# puppy strangles-1 year old



## Bichon_lover (Oct 6, 2008)

hello,
i have a gorgeous one year and 3 month old bichon called molly
however has what looked like an a terrible bacteria infection for about a week an a half suspected to be autoimmune disease ( very scary)
anyway i was a nervous wreck all weekend and the vet called today and said the biopsy results said it was puppy strangles Juvenile cellulitis http://www.acacanines.com/canine_puppy_strangles.htm and to come back on saturday
she has been taking steriods the last week and has improved x 100.
she is back up ,running around , barking and her eye swelling is gone down about ten times and becoming a healing pinkish colour.h er glands are also not up at all she is still quite tired.
However the vet has not seen her in ten days and on the phone he said it will require treatment and it could take weeks or even months ?
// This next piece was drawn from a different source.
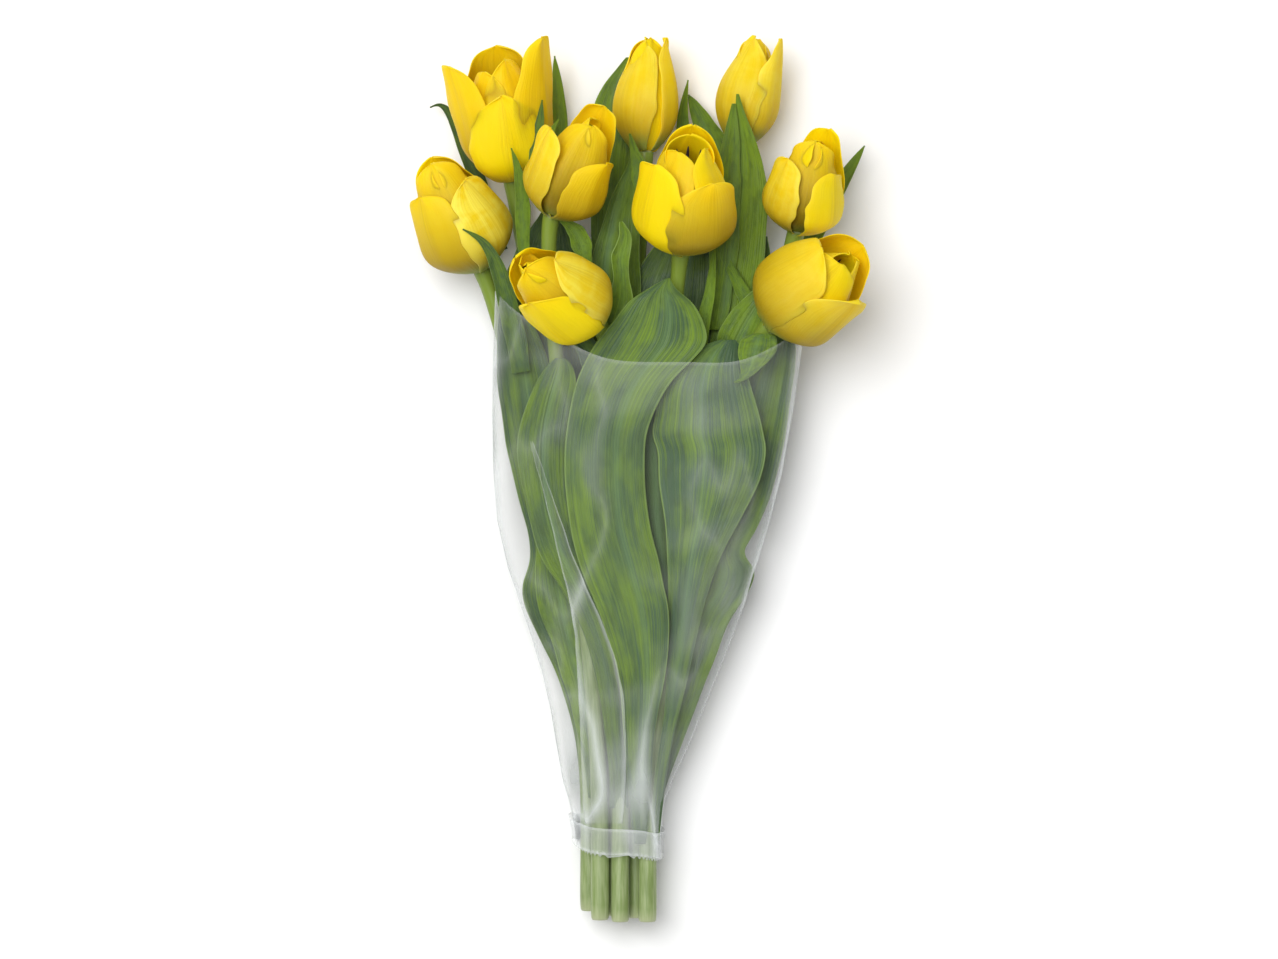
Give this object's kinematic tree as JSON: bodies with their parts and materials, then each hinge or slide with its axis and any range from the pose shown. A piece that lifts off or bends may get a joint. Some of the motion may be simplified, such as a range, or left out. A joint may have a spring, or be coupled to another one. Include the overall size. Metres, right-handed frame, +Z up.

i am very confused and all the sites i look up says its nearly unheard of in over 4 months,

will it take a lot longer to go ?she seems to be doing great but his prognonis seemed like it was going to be a long haul??
is it better that she has puppy strangles and not auto immune ?

i would be greatful for any help


Regards

x 

http://www.dogforums.com/picture.php?albumid=131&pictureid=1044


----------



## chrisb (Jul 14, 2008)

I'm so sorry to hear about your puppy. I've never heard of this condition, and actually thought your post was about your puppy strangling a 1 year old child. I hope you get some answers for your questions.

chris


----------



## secondchance (Sep 9, 2008)

I cracked up when I read your post Chrisb!!
I have never heard of a dog that old getting Juvenile Cellulitis but just because something isn't common or normal doesn't mean it can't happen (normally it is seen in dogs 4 to 16 weeks of age). It is great that your dog is responding to the corticosteroids and I hope you continue to have success with your dogs recovery. I would be inclined to watch the dog carefully after the treatment is finished because I imagine if it was indeed something autoimmune the symptoms would return...??
As far as strangles being better than auto immune.... i would imagine that it is because it is easily treated but I don't think that this is a relevant question. You get the hand you are dealt with, and if that happens to be something that is diagnosable and treatable take it and roll with it!!
It sounds like you are pretty confused and concerned though, don't hesitate to go back to your vet and ask more questions. Having the dogs progress checked at this point is probably a good idea anyways. If your vet is not willing to help inform you or do any follow up you can always go to another vet. Even if you are mid treatment it would be worth the hassle of switching so that you can feel confident everything is on track and under control.
Good luck


----------



## chrisb (Jul 14, 2008)

Well you know i kept picturing a dog that was chained up outside. And a toddler getting caught in that chain. 

chris


----------



## secondchance (Sep 9, 2008)

Well that is terrible! Can you imagine...? 
It just sounded so funny the way you said it!
Hope everything is going ok with the lovely bichon, keep us posted!


----------



## secondchance (Sep 9, 2008)

Any progress Bichon_lover?


----------



## ema943 (Apr 1, 2009)

my puppy has strangles right now too. I've only been treating him for about two days but his symptoms are supposed to be gone by the end of the week. I know that he has to continue his steroids for a few weeks afterwards because you have to wean them off the steroids because their body becomes dependent on it (humans are the same way when given steroids as funny enough I was given prednisone for a really inflamed throat a couple years ago and I had to be weaned off it). 
I don't know if your doctor mentioned it but my vet said that a disease called pemphagus (i think that's spelled right) has the same symptoms and is chronic. This disease would occur in dogs over 4 months of age and is typically seen in adult dogs, not puppies. I would ask your vet about it if you think that could be it. I believe a biopsy is necessary.


----------



## tut078620 (Feb 5, 2009)

chrisb said:


> I'm so sorry to hear about your puppy. I've never heard of this condition, and actually thought your post was about your puppy strangling a 1 year old child. I hope you get some answers for your questions.
> 
> chris


I thought the same thing too.

I hope your puppy gets better. Sometimes it's good to get a second opinion before starting treatment as it could be something else that won't respond to the treatment.


----------